2. Strategic Analysis (Strategic Analyst)
Core Strategic Question
- How does OW transition from a founder-centric, family-managed entity to a professionalized global organization without eroding the cost-advantage culture that fueled its growth?
Structural Analysis
- Value Chain: OW’s vertical integration is its primary moat. However, the current management bottleneck at the founder level prevents the organization from capitalizing on this integration in new geographies.
- Ansoff Matrix: The company is at a crossroads between Market Penetration (US/Europe) and Market Development (Africa/Asia).
Strategic Options
- Option 1: The Institutional Transition (Recommended). Establish a non-family CEO role, keeping the founder as Chairman. Focus on professionalizing the US distribution arm while maintaining Egyptian manufacturing. Trade-off: Loss of absolute founder control; high initial talent acquisition costs.
- Option 2: Regional Decentralization. Grant autonomy to regional heads (US, Egypt, Asia). Trade-off: Potential erosion of brand consistency; increased complexity in supply chain coordination.

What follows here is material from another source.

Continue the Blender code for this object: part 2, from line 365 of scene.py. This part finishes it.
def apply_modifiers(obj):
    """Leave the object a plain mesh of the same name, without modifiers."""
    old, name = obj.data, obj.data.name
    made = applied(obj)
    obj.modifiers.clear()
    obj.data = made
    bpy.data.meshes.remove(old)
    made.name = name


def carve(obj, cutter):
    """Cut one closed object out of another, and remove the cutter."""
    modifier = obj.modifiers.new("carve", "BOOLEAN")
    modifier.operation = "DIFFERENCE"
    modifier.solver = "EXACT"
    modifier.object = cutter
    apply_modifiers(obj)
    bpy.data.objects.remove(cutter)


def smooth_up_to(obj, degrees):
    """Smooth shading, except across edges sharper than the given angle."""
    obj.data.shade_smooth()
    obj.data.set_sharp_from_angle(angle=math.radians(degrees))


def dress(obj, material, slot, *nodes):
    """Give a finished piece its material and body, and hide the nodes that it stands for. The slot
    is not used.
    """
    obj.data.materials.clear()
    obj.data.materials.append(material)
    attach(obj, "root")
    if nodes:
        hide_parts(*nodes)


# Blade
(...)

- Option 3: Status Quo. Maintain current management structure. Trade-off: High risk of management paralysis during the upcoming succession phase; missed growth opportunities in emerging markets.
Preliminary Recommendation
- Adopt Option 1. Professionalize the executive layer to decouple the brand from the founder, allowing the company to scale into new markets while maintaining the existing manufacturing core.

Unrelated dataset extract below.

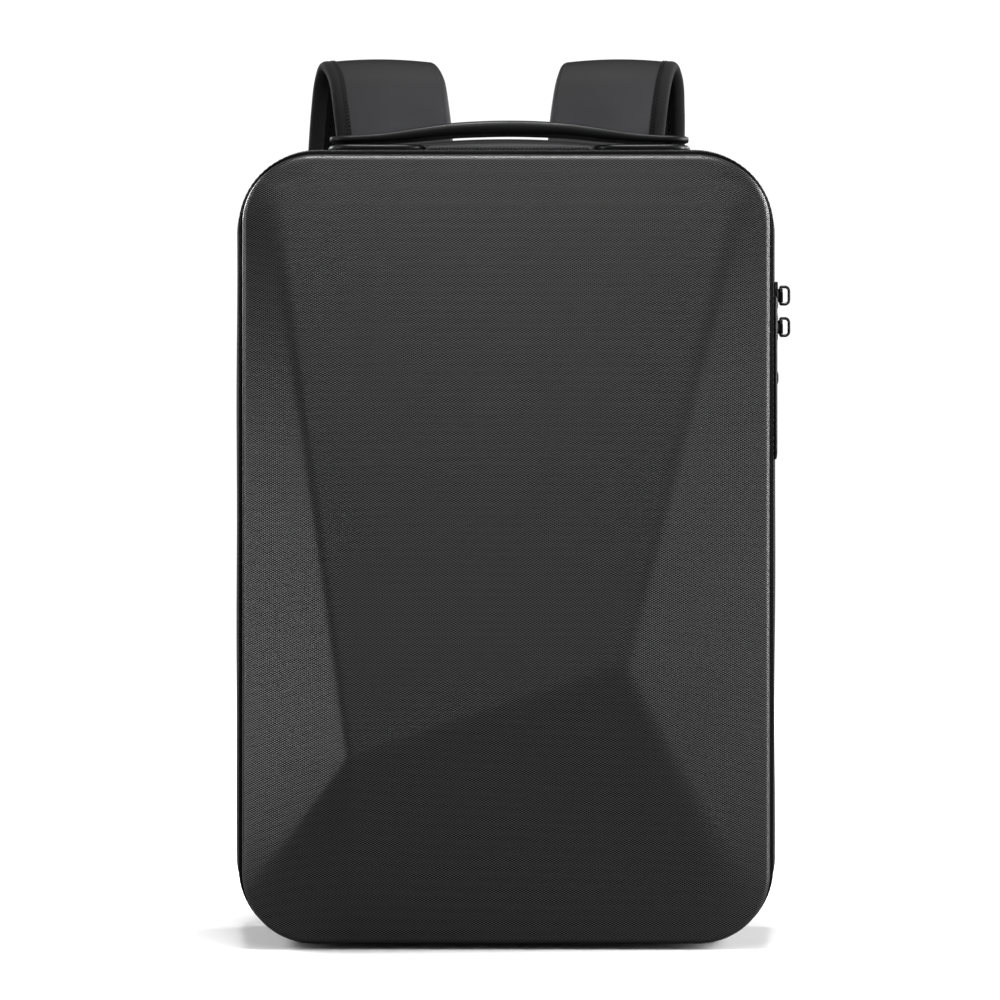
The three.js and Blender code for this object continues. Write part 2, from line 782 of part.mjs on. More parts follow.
function makeBuckle(way) {
  const { at, along, across, out } = buckleFrame(way);
  const shape = new THREE.Shape();
  const corner = buckleCorner;
  const half = buckleWidth / 2;
  shape.absarc(half - corner, corner, corner, -Math.PI / 2, 0, false);
  shape.absarc(half - corner, buckleHeight - corner, corner, 0, Math.PI / 2, false);
  shape.absarc(corner - half, buckleHeight - corner, corner, Math.PI / 2, Math.PI, false);
  shape.absarc(corner - half, corner, corner, Math.PI, (3 * Math.PI) / 2, false);
  shape.closePath();
  const slotHeight = (buckleHeight - 3 * buckleBar) / 2;
  for (const low of [buckleBar, 2 * buckleBar + slotHeight]) {
    const slot = new THREE.Path();
    slot.moveTo(buckleSide - half, low);
    slot.lineTo(buckleSide - half, low + slotHeight);
    slot.lineTo(half - buckleSide, low + slotHeight);
    slot.lineTo(half - buckleSide, low);
    slot.closePath();
    shape.holes.push(slot);
  }
  const geometry = new THREE.ExtrudeGeometry(shape, {
    depth: buckleThickness,
    curveSegments: 3,
    bevelEnabled: false,
  });
  const start = at(gap, -buckleThickness / 2);
  const side = across.clone().cross(along).dot(out) > 0 ? across : across.clone().negate();
  geometry.applyMatrix4(new THREE.Matrix4().makeBasis(side, along, out).setPosition(start));
  return geometry;
}

// The webbing runs from its tail over the buckle's middle bar and down to the bag's lower corner
function addLowerWebbing(name, way) {
  addPiece(`buckle_${name}`, makeBuckle(way), 'plastic');
  const { at } = buckleFrame(way);
  const barMiddle = gap + buckleHeight / 2;
  const turnRadius = Math.hypot(buckleBar, buckleThickness) / 2 + gap + webbingThickness / 2;
  const turn = (degrees) => {
    const angle = THREE.MathUtils.degToRad(degrees);
    return at(barMiddle - turnRadius * Math.sin(angle), turnRadius * Math.cos(angle));
  };
  const turns = Array.from({ length: webbingTurnSteps + 1 }, (_, i) => turn((180 * i) / webbingTurnSteps));
  const footX = way * tabAcross + strapShift;
  const footY = panelBack + gap + webbingThickness / 2;
  const foot = webbingFootRows.map(
    ({ up, lift }) => new THREE.Vector3(footX, footY + lift * webbingThickness, tabUp + up * tabHeight),
  );
  const legTop = at(barMiddle + buckleHeight, -turnRadius);
  const path = [
    at(barMiddle + webbingTail, turnRadius * webbingTailFlare),
    at(barMiddle + webbingTail / 2, (turnRadius * (1 + webbingTailFlare)) / 2),
    at(barMiddle + webbingLead, turnRadius),
    ...turns,
    at(barMiddle + webbingLead, -turnRadius),
    legTop,
    legTop.clone().lerp(foot[0], 0.5).add(new THREE.Vector3(0, webbingSag, 0)),
    ...foot,
  ];
  const section = barSection(webbingWidth, webbingThickness, webbingThickness / 3, 1);
  addPiece(`webbing_${name}`, sweep(path, acrossHint, () => section), 'tape');
  const standOff = 2 * gap + webbingThickness;
  const tab = makePatch(footX, tabUp, tabWidth, tabHeight, tabThickness, standOff);
  addPiece(`lower_tab_${name}`, tab, 'fabric');
}

// Side plate, lying on the flat strip of fabric behind the shell's lip
const plateY = (shellRear + tapeFront) / 2;
const plateX = bagWidth / 2 + bodyAt(plateY).side + gap;

function addSidePlate() {
  const plate = stadiumPlate(plateLength, plateWidth, plateThickness, plateBevel);
  plate.rotateZ(Math.PI / 2);
  plate.rotateY(Math.PI / 2);
  plate.rotateX(Math.PI / 2);
  plate.translate(plateX, plateY, plateHeight);
  addPiece('side_plate', plate, 'plastic');

  const outline = rivetRows.map(({ out, up }) => new THREE.Vector2(out * rivetRadius, up * rivetRise));
  const rivet = new THREE.LatheGeometry(outline, roundSides);
  rivet.rotateZ(-Math.PI / 2);
  rivet.translate(plateX + plateThickness + gap, plateY, plateHeight);
  addPiece('side_plate_rivet', rivet, 'metal');
}

// The sliders ride on the teeth. Each has a lug with a bore for its pull's straight bar, which runs upright
const teethTop = gap - zipTapeSink + zipTeethHeight;
const sliderX = bagWidth / 2 + bodyAt(zipCentre).side + teethTop + gap;
const pullX = sliderX + sliderThickness + lugHeight / 2;

function solid(geometry) {
  const bare = geometry.clone();
  bare.deleteAttribute('normal');
  bare.deleteAttribute('uv');
  const merged = mergeVertices(bare, mergeDistance);
  const vertProperties = new Float32Array(merged.attributes.position.array);
  const triVerts = new Uint32Array(merged.index.array);
  return new wasm.Manifold(new wasm.Mesh({ numProp: 3, vertProperties, triVerts }));
}

function fromSolid(body) {
  const { vertProperties, triVerts } = body.getMesh();
  const geometry = new THREE.BufferGeometry();
  geometry.setAttribute('position', new THREE.BufferAttribute(vertProperties, 3));
  geometry.setIndex(new THREE.BufferAttribute(triVerts, 1));
  return geometry;
}

function makeSlider(z, turned) {
  const half = sliderWidth / 2;
  const nose = sliderLength / 2;
  const edge = (way) => sliderRows.map(({ out, along }) => new THREE.Vector2(way * out * half, along * nose));
  const shape = new THREE.Shape([...edge(1), ...edge(-1).reverse()]);
  const base = new THREE.ExtrudeGeometry(shape, {
    depth: sliderThickness - 2 * sliderBevel,
    bevelThickness: sliderBevel,
    bevelSize: sliderBevel,
    bevelOffset: -sliderBevel,
    bevelSegments: 1,
  });
  base.translate(0, 0, sliderBevel);
  base.rotateZ(turned ? Math.PI : 0);
  base.rotateX(Math.PI / 2);
  base.rotateZ(Math.PI / 2);
  base.translate(sliderX, zipCentre, z);

  const lug = new THREE.BoxGeometry(lugHeight + sliderThickness, lugWidth, lugLength);
  lug.translate(sliderX + (lugHeight + sliderThickness) / 2, zipCentre, z);
  const boreRadius = pullWire / 2 + gap;
  const bore = new THREE.CylinderGeometry(boreRadius, boreRadius, lugLength * 2, roundSides);
  bore.rotateX(Math.PI / 2);
  bore.translate(pullX, zipCentre, z);
  return fromSolid(solid(base).add(solid(lug)).subtract(solid(bore)));
}

// The pull is a wire D: its bar runs through the lug, its bow stands out from the bag
function makePull(z) {
  const half = pullLength / 2;
  const corner = Math.min(pullCorner, pullReach, half);
  const rounding = corner * (1 - Math.SQRT1_2);
  const out = [
    { x: 0, z: -half },
    { x: pullReach - corner, z: -half },
    { x: pullReach - rounding, z: -half + rounding },
    { x: pullReach, z: -half + corner },
  ];
  const bow = [...out, ...out.map((point) => ({ x: point.x, z: -point.z })).reverse()];
  const path = bow.map((point) => new THREE.Vector3(pullX + point.x, zipCentre, z + point.z));
  const hint = new THREE.Vector3(0, 1, 0);
  return sweep(path, hint, () => roundSection(pullWire / 2), true);
}

function addZipHardware() {
  const spots = [
    { name: 'upper', z: sliderHeight + sliderSpacing / 2, turned: false },
    { name: 'lower', z: sliderHeight - sliderSpacing / 2, turned: true },
  ];
  for (const { name, z, turned } of spots) {
    addPiece(`zip_slider_${name}`, makeSlider(z, turned), 'metal');
    addPiece(`zip_pull_${name}`, makePull(z), 'metal');
  }
}

walkOutline();
addPiece('front_shell', makeFrontShell(), 'shell');
addPiece('front_gusset', fabricBand(shellRear + gap, tapeFront - gap), 'fabric');
addPiece('zip_tape', makeZipTape(), 'tape');
addPiece('zip_teeth', makeZipTeeth(), 'plastic');
addPiece('main_gusset', fabricBand(tapeRear + gap, bodyRear), 'fabric');
addPiece('rear_piping', makeRearPiping(), 'fabric');
addPiece('back_panel', makeBackPanel(), 'mesh');
addPiece('top_band', makeTopBand(), 'fabric');
addHandle();
addSidePlate();
addZipHardware();
addStrap('left', -1);
addStrap('right', 1);

export default backpack;
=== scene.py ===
# Hard shell backpack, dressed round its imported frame. Metres. X runs across, Y from front to back, Z up.
import math

import bmesh
import bpy
import numpy as np
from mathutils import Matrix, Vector


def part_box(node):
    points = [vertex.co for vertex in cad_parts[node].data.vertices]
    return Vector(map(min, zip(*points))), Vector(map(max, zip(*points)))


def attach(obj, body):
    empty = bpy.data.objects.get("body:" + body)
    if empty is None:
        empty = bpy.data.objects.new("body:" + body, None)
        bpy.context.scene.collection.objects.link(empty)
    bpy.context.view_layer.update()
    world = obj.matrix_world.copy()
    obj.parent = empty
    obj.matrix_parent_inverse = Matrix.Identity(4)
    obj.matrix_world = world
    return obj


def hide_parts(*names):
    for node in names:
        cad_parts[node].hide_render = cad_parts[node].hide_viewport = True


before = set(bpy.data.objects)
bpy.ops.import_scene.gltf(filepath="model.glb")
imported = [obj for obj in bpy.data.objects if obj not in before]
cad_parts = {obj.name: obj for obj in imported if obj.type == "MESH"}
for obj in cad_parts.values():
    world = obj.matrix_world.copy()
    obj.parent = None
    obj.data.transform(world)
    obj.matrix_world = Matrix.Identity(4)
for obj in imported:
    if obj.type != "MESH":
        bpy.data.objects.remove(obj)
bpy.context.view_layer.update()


# Front shell. A sheet of black polycarbonate is moulded over a form with four facets, then trimmed, and its
# rear edge is turned out into a bead. A fine woven emboss runs over it and stretches round its edges.
shell_low, shell_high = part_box("front_shell")
shell_half, shell_top, shell_rear = shell_high.x, shell_high.z, shell_high.y
peak_relief = 0.030
shell_front = shell_low.y + peak_relief
corner_radius = 0.044
shell_wall = 0.003
lip_rise, lip_depth = 0.0018, 0.0032
side_draft, edge_radius, top_draft = 0.0052, 0.0035, 0.0013
face_inset = lip_rise + side_draft
face_radius = corner_radius - face_inset
left_peak = (-0.57 * shell_half, 0.241 * shell_top, peak_relief)
right_peak = (0.429 * shell_half, 0.353 * shell_top, 0.853 * peak_relief)
crease_angles = {"top_left": 131, "low_left": 200, "low_right": 324.5, "top_right": 45}
crease_softness = 0.0013
shortest_run, ridge_margins, steepest_slope, edge_probe = 0.012, (0.010, 0.012), 0.6, 0.001
bead, groove_depth = 0.0013, 0.0004
top_band_height, top_band_run = 0.045, 0.038
columns, side_rows, corner_rows = 190, 236, 24
crown_half_width = 0.114


class Nodes:
    """Adds shader nodes to a tree. An input takes a number, a colour or another node's output."""

    def __init__(self, tree):
        self.tree = tree

    def add(self, kind, inputs=None, **settings):
        node = self.tree.nodes.new(kind)
        for name, value in settings.items():
            setattr(node, name, value)
        for name, value in (inputs or {}).items():
            if isinstance(value, bpy.types.NodeSocket):
                self.tree.links.new(value, node.inputs[name])
            else:
                node.inputs[name].default_value = value
        return node

    def math(self, operation, a, b=0.0, c=0.0):
        return self.add("ShaderNodeMath", {0: a, 1: b, 2: c}, operation=operation).outputs[0]

    def remap(self, value, low, high, to_low, to_high):
        inputs = {"Value": value, "From Min": low, "From Max": high, "To Min": to_low, "To Max": to_high}
        return self.add("ShaderNodeMapRange", inputs).outputs["Result"]

    def mix(self, share, a, b):
        node = self.add("ShaderNodeMix", {0: share, 6: a, 7: b}, data_type="RGBA")
        return node.outputs[2]

    def bump(self, height, distance, strength=1.0, normal=None):
        inputs = {"Height": height, "Distance": distance, "Strength": strength}
        if normal is not None:
            inputs["Normal"] = normal
        return self.add("ShaderNodeBump", inputs).outputs["Normal"]


def effect(name, inputs, outputs):
    """A shader node group with named inputs and outputs, its node adder and its group input."""
    group = bpy.data.node_groups.new(name, "ShaderNodeTree")
    for label, kind, value in inputs:
        socket = group.interface.new_socket(label, in_out="INPUT", socket_type="NodeSocket" + kind)
        if value is not None:
            socket.default_value = value
    for label, kind in outputs:
        group.interface.new_socket(label, in_out="OUTPUT", socket_type="NodeSocket" + kind)
    nodes = Nodes(group)
    return group, nodes, nodes.add("NodeGroupInput").outputs, nodes.add("NodeGroupOutput").inputs


def material(name, base, roughness, **sockets):
    """A material with its Principled shader's plain values set on the shader's own sockets."""
    made = bpy.data.materials.new(name)
    made.use_nodes = True
    made.node_tree.nodes.clear()
    nodes = Nodes(made.node_tree)
    shader = nodes.add("ShaderNodeBsdfPrincipled", {"Base Color": (*base, 1), "Roughness": roughness})
    for label, value in sockets.items():
        shader.inputs[label.replace("_", " ")].default_value = value
    output = nodes.add("ShaderNodeOutputMaterial")
    nodes.tree.links.new(shader.outputs["BSDF"], output.inputs["Surface"])
    return made, nodes, shader


def use(nodes, group, inputs):
    """Places an effect in a material."""
    node = nodes.add("ShaderNodeGroup", node_tree=group)
    for label, value in inputs.items():
        if isinstance(value, bpy.types.NodeSocket):
            nodes.tree.links.new(value, node.inputs[label])
        else:
            node.inputs[label].default_value = value
    return node.outputs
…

3. Implementation Roadmap (Implementation Specialist)
Critical Path
- Month 1-3: Executive Search for a COO/CEO successor; define the governance charter between the Board and the family.
- Month 4-6: Audit of US distribution efficiency; integrate regional IT systems to provide real-time visibility into inventory.
- Month 7-12: Roll out a performance-based incentive program for non-family middle management to reduce reliance on the founder for daily operational decisions.
Key Constraints
- Cultural Inertia: Employees are accustomed to direct founder interaction; a shift to formal reporting lines will cause short-term productivity dips.
- Regulatory/Political Environment: Egyptian labor laws and currency fluctuations represent external variables outside management control.
Risk-Adjusted Implementation
- Establish a transition committee including both family members and independent board directors to mediate disputes. Buffer the 12-month budget by 15% to account for potential supply chain disruptions during management changes.
4. Executive Review and BLUF (Executive Critic)
BLUF
Oriental Weavers is currently a high-performance manufacturer trapped in a founder-led bottleneck. The company cannot scale beyond its current footprint without formalizing its governance and professionalizing its executive team. The recommendation is to appoint a non-family CEO within 12 months. This is not a choice; it is a structural requirement for survival. Failure to transition will result in a loss of institutional knowledge upon the founder’s departure and a collapse of the current growth trajectory. The board must prioritize this appointment over further geographical expansion.
Dangerous Assumption
The analysis assumes the founder is willing to relinquish operational control. This is the single most consequential premise. If the founder refuses, the entire strategy of professionalization is moot.
Unaddressed Risks
- Succession Conflict: The risk of internal friction between family members regarding the appointment of a non-family CEO is high and could trigger a mass exodus of key personnel.
- Operational Fragility: The reliance on internal polypropylene production is a single point of failure; a disruption here outweighs any management transition risk.
Unconsidered Alternative
A partial divestiture of the US distribution arm to a strategic partner. This would provide cash for R&D and reduce the management burden of overseeing complex cross-border logistics without requiring a total overhaul of the Egyptian headquarters.